The ethanol industry, until recently a golden child that got favorable treatment from Washington, is facing a critical decision on its future.

Gov. Rick Perry of Texas is asking the Environmental Protection Agency to temporarily waive regulations requiring the oil industry to blend ever-increasing amounts of ethanol into gasoline. A decision is expected in the next few weeks.

Mr. Perry says the billions of bushels of corn being used to produce all that mandated ethanol would be better suited as livestock feed than as fuel.

Feed prices have soared in the last two years as fuel has begun competing with food for cropland.

Ethanol Push Back

More Solar in SoCal

A big new solar plant was approved by the California PUC this week, though not of the solar thermal kind. To be built down near Blythe, this will be acres and acres of solar panels — the largest installation in the state when it’s finished.

Solar Gets Hot

[Another, similar, is going up in Florida, slightly larger at 25 MW, than the California plant.]
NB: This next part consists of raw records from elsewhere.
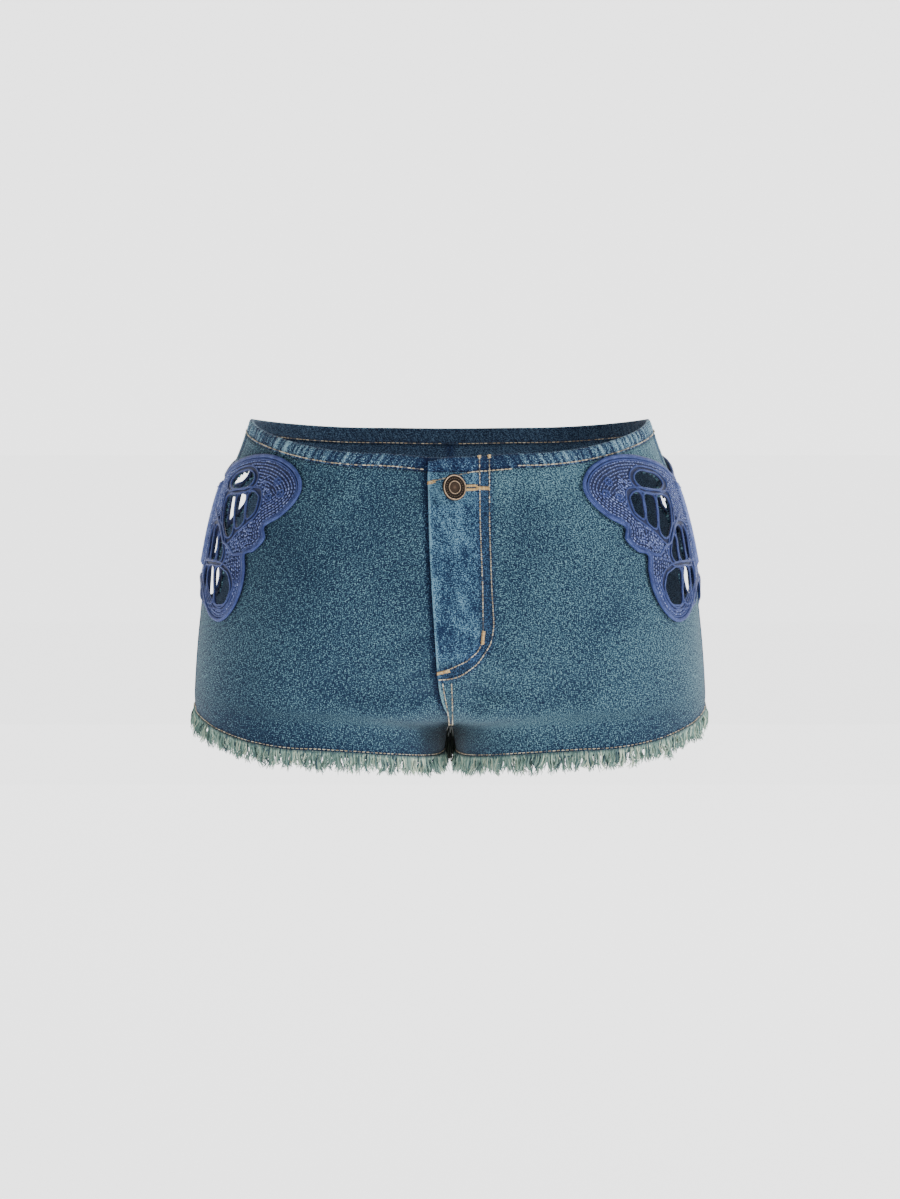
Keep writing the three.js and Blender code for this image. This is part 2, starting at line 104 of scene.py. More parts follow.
# ---- The denim panels ----
# Two fronts and two backs of stretch denim, washed to a teal blue, joined at the side seams, the fly,
# the seat seam and the inseams. Each is a wall of cloth on the filled-out form, cut away behind the
# butterfly's open cells. The left front laps over the right one at the fly.
TOP_Z = 12
CLOTH = 1.2
SEAM_FORWARD = 16
V_CASING = 0.06
V_CROTCH = 0.93
V_HEM = 1
V_FRINGE = 1.06
LEG_GAP = 4.5


def columns(names, *rows):
    return dict(zip(names.split(), np.array(rows, float).T))


SIDE = columns(
    "v x z",
    (0, 138, TOP_Z),
    (0.06, 141.5, 2),
    (0.22, 159.5, -43),
    (0.45, 170.5, -93),
    (0.65, 175.5, -133),
    (0.78, 177.5, -156),
    (0.88, 178.5, -172),
    (0.93, 178.8, -180),
    (1, 178.5, -188.5),
    (1.06, 180, -200),
)
FRONT = columns(
    "v ax ay az y z turn corner",
    (0, 50, -91, -9.8, -95, -12.6, 0, 0.5),
    (0.06, 51, -93.5, -19.8, -97, -22.8, 0, 0.5),
    (0.22, 58, -101, -64, -103, -66, 0, 0.7),
    (0.45, 68, -106, -105, -106, -108, 0, 0.45),
    (0.65, 80, -105, -141, -102, -145, 2, 0.4),
    (0.78, 88, -102, -164, -91, -171, 14, 0.45),
    (0.88, 91, -99.5, -182, -64, -192, 48, 0.5),
    (0.93, 92, -98, -192, 2, -203, 80, 0.6),
    (1, 92, -96, -213, 4, -224, 90, 0.65),
    (1.06, 92, -97, -224.5, 4, -235.5, 90, 0.65),
)
BACK = columns(
    "v ax ay az y z turn corner",
    (0, 52, 89, 4.5, 93, 4, 0, 0.35),
    (0.06, 54, 93, -6.5, 97, -7.5, 0, 0.35),
    (0.22, 62, 111, -48, 111, -50, 0, 0.3),
    (0.45, 72, 122, -94, 119, -98, 2, 0.3),
    (0.65, 80, 120, -135, 113, -140, 8, 0.3),
    (0.78, 86, 114, -160, 96, -169, 22, 0.35),
    (0.88, 90, 108, -180, 60, -191, 52, 0.45),
    (0.93, 91, 104, -192, 2, -203, 80, 0.55),
    (1, 92, 100, -213, 4, -224, 90, 0.6),
    (1.06, 92, 101, -224.5, 4, -235.5, 90, 0.6),
)
FLY = columns(
    "v lap under",
    (0, 15, 15),
    (0.3, 13, 15),
    (0.62, 9.5, 14),
    (0.74, 8, 5),
    (0.82, 5.5, 3),
    (0.87, 0.3, 0.3),
    (0.9, 0, 0),
    (1, 0, 0),
)
HANDLE = 0.5523
FORK_HANDLE = 0.7
ROWS = 240
SAMPLES = 400
BISECTIONS = 18
FLY_LAST_LEVEL = 0.99


def read(table, name, v):
    """A smooth curve through one column of a table."""
    x, y = table["v"], table[name]
    slope = np.empty_like(y)
    slope[1:-1] = (y[2:] - y[:-2]) / (x[2:] - x[:-2])
    slope[0] = (y[1] - y[0]) / (x[1] - x[0])
    slope[-1] = (y[-1] - y[-2]) / (x[-1] - x[-2])
    k = np.clip(np.searchsorted(x, v, side="right") - 1, 0, len(x) - 2)
    span = x[k + 1] - x[k]
    t = (v - x[k]) / span
    rise = (2 * t**3 - 3 * t**2 + 1) * y[k] + (3 * t**2 - 2 * t**3) * y[k + 1]
    return rise + ((t**3 - 2 * t**2 + t) * slope[k] + (t**3 - t**2) * slope[k + 1]) * span


def bezier(points, t):
    a, b, c, d = (np.array(p, float) for p in points)
    t = t[:, None]
    return a * (1 - t) ** 3 + 3 * b * t * (1 - t) ** 2 + 3 * c * t**2 * (1 - t) + d * t**3


def length_along(points):
    """How far along a path each of its points lies."""
    return np.concatenate([[0], np.cumsum(np.linalg.norm(np.diff(points, axis=0), axis=1))])


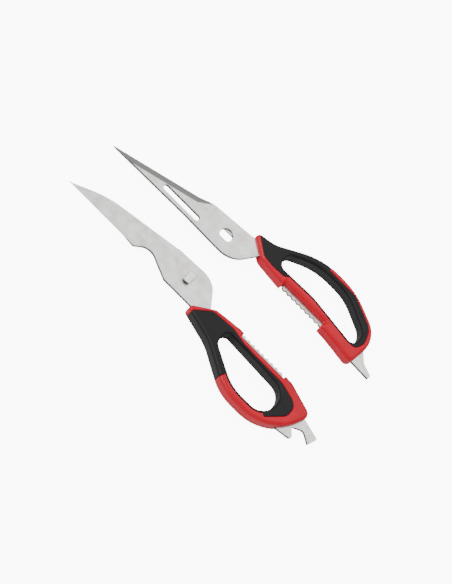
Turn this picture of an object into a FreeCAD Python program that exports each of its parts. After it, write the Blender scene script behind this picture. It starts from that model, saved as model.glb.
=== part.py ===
import FreeCAD, Part
import Sketcher
import math
import os

# Take-apart poultry shears, in millimetres, lying on a table with the two halves side by side.
# Every piece is modelled about the pivot of its own half: the pivot axis is X = Y = 0, the blades
# point along +Y, and Z = 0 is the plane where the two blades meet. A placement then sets each half
# on the table, so that the table is Z = 0 and the origin is under the middle of the whole layout.
# The left half holds the pivot stud, the right half the hole that goes over it.

SIZES = {
    # how far the right half lies from the left one on the table
    "lay_apart_x": 43.65, "lay_apart_y": 3.1,
    # overall sizes
    "left_blade_reach": 103.2, "right_blade_reach": 97.5, "handle_reach": 125.0,
    "handle_thickness": 12.0, "blade_thickness": 2.5,
    # the pivot
    "blade_play": 0.1, "head_length": 9.4, "head_width": 5.5, "head_thickness": 1.05,
    "neck_radius": 2.75, "shank_radius": 3.0, "seat_depth": 1.25,
    "pivot_clearance": 0.3, "head_play": 0.05,
    "washer_radius": 4.5, "washer_room": 0.8, "washer_play": 0.05, "tail_radius": 4.0, "tail_thickness": 0.8,
    # the blades
    "edge_land": 0.35, "left_grind_width": 3.6, "right_grind_width": 5.4, "grind_run": 12.0,
    "scaler_pitch": 1.9, "scaler_radius": 0.8, "scaler_bite": 0.55,
    "slot_width": 4.5, "slot_start": 20.5, "slot_length": 33.5, "slot_middle": -6.85,
    # the handles
    "rim_round": 2.6, "loop_round": 2.0, "pad_depth": 1.4, "liner_thickness": 2.0,
    # the inserts in the handles
    "teeth_thickness": 2.0, "teeth_count": 9.0, "tooth_depth": 1.3, "teeth_bar_width": 8.0,
    "teeth_front": 52.5, "teeth_rear_gap": 33.5, "left_teeth_tip": -1.5, "right_teeth_tip": 1.6,
    "tool_thickness": 2.5, "pin_radius": 1.6, "pin_cover": 2.0,
}

# Outlines: each corner is x, y and the radius that rounds it. The y of a corner is measured from
# the pivot, or from the handle's heel ("heel"), or from the blade's point ("left" or "right").
OUTLINES = {
    "left_rim": [
        (-18.2, -10.6, 2.8, ""), (-26.4, -39.2, 40.0, ""), (-44.8, -68.8, 38.0, ""),
        (-44.8, 13.4, 36.0, "heel"), (-11.6, 1.2, 5.0, "heel"), (-3.4, 25.5, 8.0, "heel"),
        (-2.0, -49.0, 8.0, ""), (-4.6, -28.4, 5.0, ""),
    ],
    "left_loop": [
        (-10.2, -43.8, 4.5, ""), (-21.9, -43.8, 6.0, ""), (-38.1, -71.5, 34.0, ""),
        (-38.1, 24.1, 12.0, "heel"), (-12.9, 24.1, 11.0, "heel"),
    ],
    "left_recess": [
        (-5.3, -53.0, 0.0, ""), (-5.3, 32.0, 0.0, "heel"), (6.0, 32.0, 0.0, "heel"),
        (6.0, -53.0, 0.0, ""),
    ],
    "left_pad": [
        (-34.0, -12.0, 0.0, ""), (-17.8, -17.3, 1.0, ""), (-7.9, -27.4, 5.0, ""),
        (-6.4, -46.0, 8.0, ""), (-9.3, -60.0, 12.0, ""), (-9.6, 30.0, 22.0, "heel"),
        (-14.6, 13.6, 8.0, "heel"), (-25.0, 12.8, 9.0, "heel"), (-37.8, 24.2, 0.0, "heel"),
        (-31.0, 34.0, 0.0, "heel"), (-27.0, -65.6, 0.0, ""), (-54.0, -55.0, 0.0, ""),
    ],
    "left_skin": [
        (-34.0, -12.0, 0.0, ""), (-18.2, -17.7, 0.0, ""), (-24.6, -40.0, 30.0, ""),
        (-36.4, -59.0, 0.0, ""), (-37.6, -61.4, 0.0, ""), (-54.0, -55.0, 0.0, ""),
    ],
    "right_rim": [
        (17.7, -10.9, 2.8, ""), (4.9, -28.6, 6.0, ""), (3.0, -46.0, 0.0, ""),
        (-0.6, 26.2, 0.0, "heel"), (-3.8, 3.2, 4.0, "heel"), (25.0, 0.2, 20.0, "heel"),
        (40.6, 34.1, 55.0, "heel"), (40.6, -59.4, 55.0, ""), (21.0, -28.6, 25.0, ""),
    ],
    "right_loop": [
        (11.5, -40.4, 5.0, ""), (12.7, -73.0, 60.0, ""), (7.2, 9.8, 4.6, "heel"),
        (20.3, 9.8, 11.0, "heel"), (34.0, 36.0, 38.0, "heel"), (34.0, -61.3, 46.0, ""),
        (23.1, -40.4, 6.5, ""),
    ],
    "right_recess": [
        (5.4, -51.5, 0.0, ""), (-8.0, -51.5, 0.0, ""), (-8.0, 35.0, 0.0, "heel"),
        (5.4, 35.0, 0.0, "heel"),
    ],
    "right_pad": [
        (33.0, -11.5, 0.0, ""), (16.6, -17.4, 1.0, ""), (7.6, -28.5, 8.0, ""),
        (6.4, -38.0, 18.0, ""), (7.2, -48.5, 4.0, ""), (15.0, -55.5, 0.0, ""),
        (13.4, 22.0, 0.0, "heel"), (6.0, 18.0, 0.0, "heel"), (6.2, 7.2, 5.0, "heel"),
        (15.0, 5.0, 8.0, "heel"), (25.8, 9.0, 12.0, "heel"), (36.9, 32.0, 0.0, "heel"),
        (36.9, -68.0, 0.0, ""), (54.0, -63.0, 0.0, ""),
    ],
    "right_skin": [
        (33.0, -11.5, 0.0, ""), (16.8, -17.6, 0.0, ""), (20.4, -30.4, 25.0, ""),
        (34.5, -52.6, 40.0, ""), (38.6, -67.5, 0.0, ""), (54.0, -63.0, 0.0, ""),
    ],
    "left_blade": [
        (-12.0, 0.0, 0.0, "left"), (0.9, 78.0, 80.0, ""), (10.9, 18.5, 0.0, ""),
        (12.4, -13.4, 17.0, ""), (-6.4, -26.4, 2.0, ""), (-8.4, -40.0, 2.0, ""),
        (-16.2, -40.0, 2.0, ""), (-13.9, -22.0, 2.0, ""), (-13.9, 11.3, 3.0, ""),
        (-3.6, 32.9, 10.5, ""), (-12.2, 42.1, 0.4, ""),
    ],
    "right_blade": [
        (-12.5, 0.0, 0.0, "right"), (-11.7, 0.0, 0.0, "right"), (10.6, 20.2, 2.0, ""),
        (13.9, -14.0, 0.0, ""), (16.2, -22.0, 2.0, ""), (16.6, -36.6, 2.0, ""),
        (9.0, -36.6, 2.0, ""), (7.4, -26.6, 2.0, ""), (-12.1, -14.8, 19.0, ""),
        (-12.3, 0.0, 0.0, ""), (-11.6, 30.0, 0.0, ""), (-12.4, 88.0, 0.0, ""),
    ],
    "bottle_opener": [
        (-14.0, 13.6, 2.0, "heel"), (-14.5, 3.0, 0.0, "heel"), (-19.0, -12.7, 0.9, "heel"),
        (-26.9, -10.2, 0.5, "heel"), (-21.6, -2.0, 4.0, "heel"), (-25.8, 5.8, 1.5, "heel"),
        (-32.9, -0.4, 1.6, "heel"), (-35.2, 13.4, 1.5, "heel"), (-24.0, 16.4, 2.0, "heel"),
    ],
    "screwdriver": [
        (0.4, 22.0, 1.5, "heel"), (-1.0, -13.4, 0.4, "heel"), (2.0, -13.4, 0.5, "heel"),
        (5.4, -4.6, 6.0, "heel"), (12.0, 1.6, 0.0, "heel"), (8.0, 8.0, 3.0, "heel"),
        (5.2, 22.0, 1.5, "heel"),
    ],
}
DATUMS = {
    "": "", "heel": " - sizes.handle_reach",
    "left": " + sizes.left_blade_reach", "right": " + sizes.right_blade_reach",
}
PINS = {
    "left_tang_pin_front": (-12.0, -27.5, ""), "left_tang_pin_rear": (-12.3, -36.0, ""),
    "left_tail_pin": (-20.5, 9.5, "heel"),
    "right_tang_pin_front": (12.2, -26.6, ""), "right_tang_pin_rear": (12.6, -33.0, ""),
    "right_tail_pin": (3.0, 14.5, "heel"),
}
LETTERS = "abcdefghijklmnop"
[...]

They need to hurry it up though. There are only about 136 megawatts of solar in California now, roughly enough for 136,000 homes. This new one will add 21 MW more. There are something like 5.6 million households in California and while not every household is necessarily a home, the gap is still enormous. Solar and wind together only contribute about 2% of current energy needs.

The articles today that the federal tax credits deemed necessary for faster renewables development are in jeopardy of not being renewed show once again how little focused on our energy problems the Congress is.